**Provided material**.
::::::::
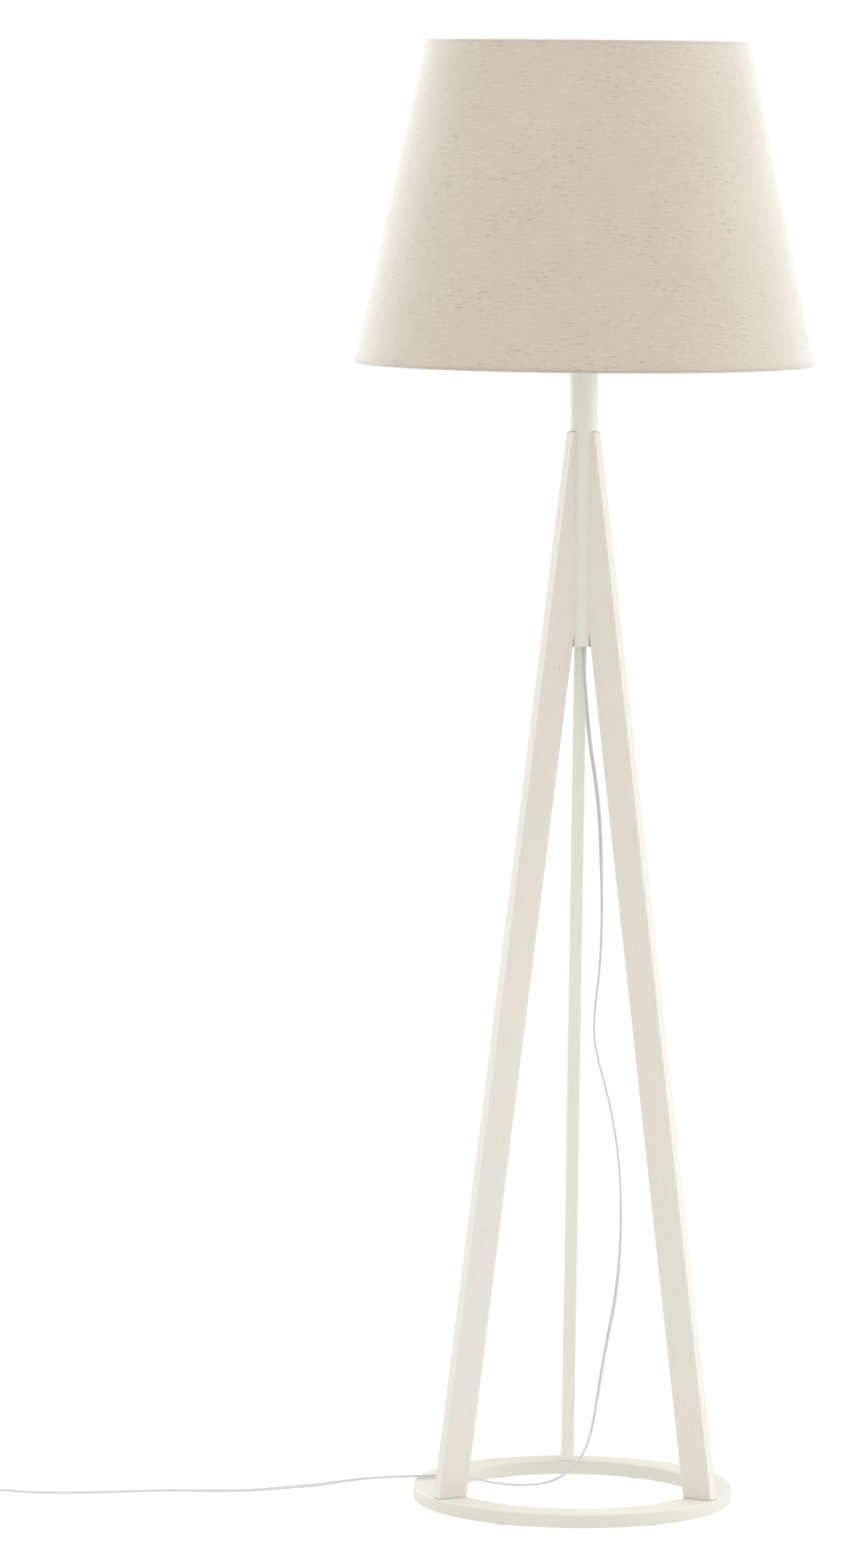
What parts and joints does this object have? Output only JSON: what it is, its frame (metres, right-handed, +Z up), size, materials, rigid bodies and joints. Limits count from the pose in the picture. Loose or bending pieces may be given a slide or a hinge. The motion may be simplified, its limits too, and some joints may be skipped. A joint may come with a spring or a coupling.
{
  "type": "tripod floor lamp",
  "caption": "Floor lamp with a tapered linen shade on a round pole held between three slender wooden legs on a ring base, with a mains lead, foot switch and plug.",
  "frame": {"origin": "on the floor, in the middle of the base ring", "axes": "+Z up along the pole; +Y towards the back leg, so that -Y is the front"},
  "size_m": [1.106, 0.4996, 1.6],
  "materials": {
    "ring_wood": "satin off-white stain",
    "leg_wood": "satin off-white stain, grain just visible",
    "pole_wood": "satin off-white stain",
    "beech": "raw beech",
    "felt": "pressed felt",
    "zinc": "zinc plated",
    "white_plastic": "fine matt",
    "ceramic": "glazed",
    "brass": "satin",
    "wire_cover": "smooth",
    "black_glass": "glossy",
    "shell_metal": "drawn",
    "clear_glass": "clear",
    "filament": "phosphor coat",
    "linen": "natural linen with slubs",
    "lining": "white film",
    "white_steel": "powder coat",
    "switch_plastic": "moulded",
    "button_plastic": "moulded",
    "cord_plastic": "smooth white vinyl",
    "tie_plastic": "soft",
    "pin_nickel": "nickel plated",
    "sleeve_plastic": "smooth"
  },
  "bodies": {
    "lamp": {"base_ring": "ring_wood", "bulb_collar": "black_glass", "bulb_filaments": "filament", "bulb_glass": "clear_glass", "bulb_screw_shell": "shell_metal", "bulb_stem": "clear_glass", "bulb_tip_contact": "zinc", "centre_contact": "brass", "centre_pole": "pole_wood", "cord_coil": "cord_plastic", "cord_end": "cord_plastic", "cord_lead": "cord_plastic", "cord_sleeve": "white_plastic", "cord_tail": "cord_plastic", "cord_tie": "tie_plastic", "floor_pads": "felt", "foot_screws": "zinc", "holder_body": "white_plastic", "holder_cap": "white_plastic", "holder_insulator": "ceramic", "holder_ring_lower": "white_plastic", "holder_ring_upper": "white_plastic", "holder_wires": "wire_cover", "leg_back": "leg_wood", "leg_dowels": "beech", "leg_left": "leg_wood", "leg_right": "leg_wood", "lock_nut": "zinc", "plug_body": "cord_plastic", "plug_pin_sleeves": "sleeve_plastic", "plug_pins": "pin_nickel", "plug_relief": "cord_plastic", "pole_cord": "cord_plastic", "pole_washer": "zinc", "side_contact": "brass", "switch_base": "switch_plastic", "switch_contacts": "brass", "switch_cover": "switch_plastic", "switch_reliefs": "cord_plastic", "switch_screws": "zinc", "switch_spring": "zinc", "terminal_screws": "brass", "threaded_tube": "zinc"},
    "shade": {"shade_linen": "linen", "shade_lining": "lining", "shade_top_hem": "linen", "shade_bottom_hem": "linen", "shade_bottom_wire": "white_steel", "shade_top_wire": "white_steel", "fitter_ring": "white_steel", "fitter_arms": "white_steel"},
    "button": {"switch_button": "button_plastic"}
  },
  "joints": [
    {"name": "shade_turn", "type": "hinge", "parent": "lamp", "child": "shade", "pos_m": [0, 0, 1.3322], "axis": [0, 0, 1], "continuous": true},
    {"name": "switch_press", "type": "slide", "parent": "lamp", "child": "button", "axis": [0, 0, 1], "range_m": [-0.003, 0], "stiffness_N_per_m": 1200, "springref_m": 0.0015, "deforming": ["switch_spring"]}
  ]
}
::::::::
**Aim of the exercise**. Search the material above for "joints". Pull out each line where it shows up.

**Task result**.
What parts and joints does this object have? Output only JSON: what it is, its frame (metres, right-handed, +Z up), size, materials, rigid bodies and joints. Limits count from the pose in the picture. Loose or bending pieces may be given a slide or a hinge. The motion may be simplified, its limits too, and some joints may be skipped. A joint may come with a spring or a coupling.
  "joints": [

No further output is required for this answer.